I fully expected Blackpool to throw everything at us during the second half having come so far but alas, moments of note were fewer and farther between than before the interval. It was to be the substitutions that would adhere in the memory.

Chris Powell brought on young Callum Harriott who impressed from the start. The youngster had made some noises for us in League One last season but was one to suffer in the step up last summer. Opportunities hadn't just been limited, they had been non existent this term, so when he started a collection of step overs on an eclectic run into the box to win a corner the Covered End erupted.

My own personal memory will consist mainly of Bradley Pritchard's contribution to the resulting corner. As Harriott ran back towards the half way line to take up a defensive role, the aged and experienced head of Pritchard ran back to take Harriott's position and he sent the young substitute back up into the mix. I fully believe this is the first occasion in Pritchard's Charlton career that he's carried any kind of superiority 'clout'. From where I was sat he looked like he enjoyed it too!

The other substitution of note was the departure of stalwart striker Kevin Phillips. Sections of the upper north stood and applauded as he walked off much to my bemusement. I wondered if it had anything to do with that day in May '98, Phillips being to my knowledge the last remaining man still plying his trade at a professional level. I shouldn't look so deep into the actions of The Valley faithful.
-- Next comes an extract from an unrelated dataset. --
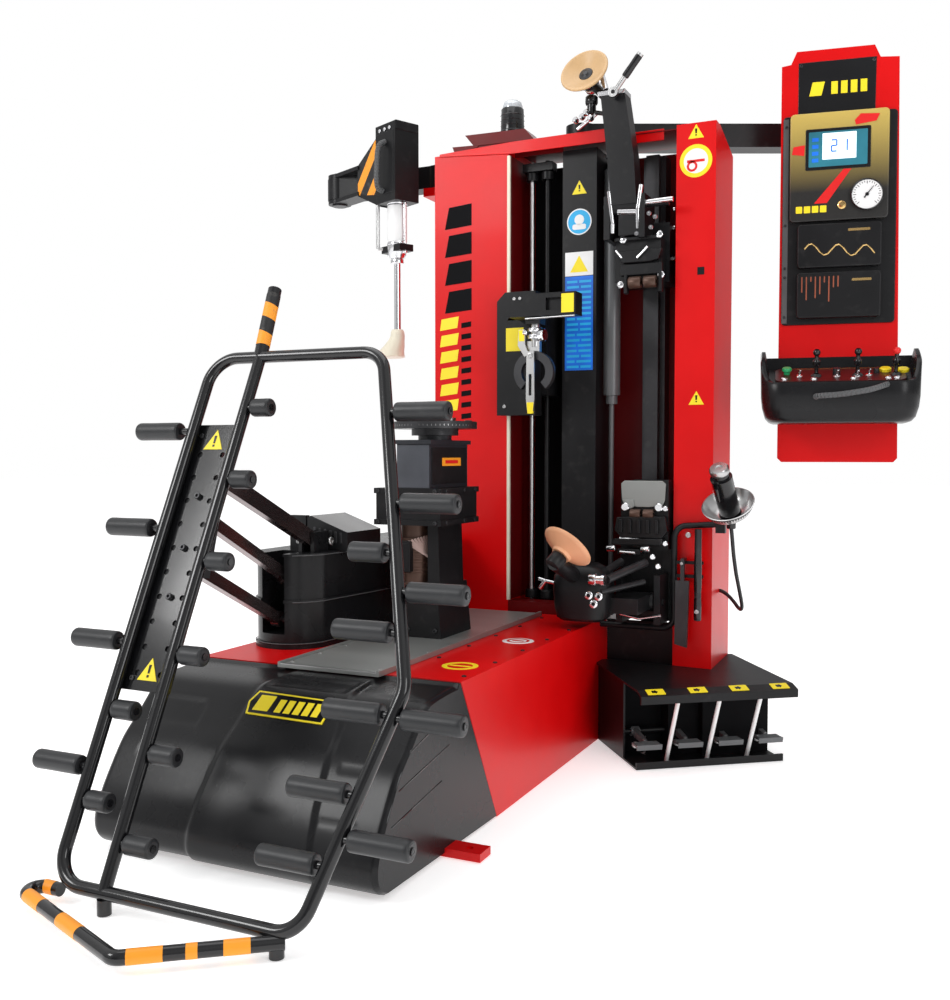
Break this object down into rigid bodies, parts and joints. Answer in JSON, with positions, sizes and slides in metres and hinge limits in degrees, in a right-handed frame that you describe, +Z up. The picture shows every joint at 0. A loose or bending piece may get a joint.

It was only in the pub afterwards that I discovered the player replacing him and the recipient of the applause was Nathan Eccleston, the young striker who was on loan here a couple of seasons back.

Eccleston would give Blackpool a moment of hope in the final minute of the match as he struck a peach of a volley from the edge of the area to pull a goal back for the visitors. It was all too little too late. A poor spectacle of a game finished with three important points in the bag, a first league double under our belts and the horror of the FA Cup showing the previous week forgotten about.

This season I'd quite happily take victorious unattractive football with great regularity as we aim to solidify our membership of the Championship. Here's to many more Red Saturday's!


  1. Al - Kevin Phillips did indeed get a decent ovation from the home fans - he tweeted as much after the match. He actually went off for Gomez. Nathan Ecclestonhad been on the pitch for at least ten minutes by then.

    1. Thanks for that Dave, I'm glad we still have some sense of decency. I was touched when I believed it was for Phillips and a little disappointed when told it was for Eccleston.
      I should pay more attention to the visitors really, more often than not I tend to see eleven faceless men.

    2. I've just re-read my reply there Dave and it reads that I'm disappointed Eccleston would be applauded. I'm not of course, he did ok for us and deserves our respect. I'm just really glad we are classy enough to acknowledge Phillips and his part in that great day.

  2. I can recall when the Covered End stood as one and applauded Gazza when he came to the Valley with Everton. Keith Jones marked him out the game and he was taken off at half time after giving a penno away, but as a massive fan of Gazza I'll always remember that moment. I think he was about to take a corner, if memory serves....

    Don't Liverpool fans on the Kop have a habit of clapping in the opposing keeper? As you say, it shows some class.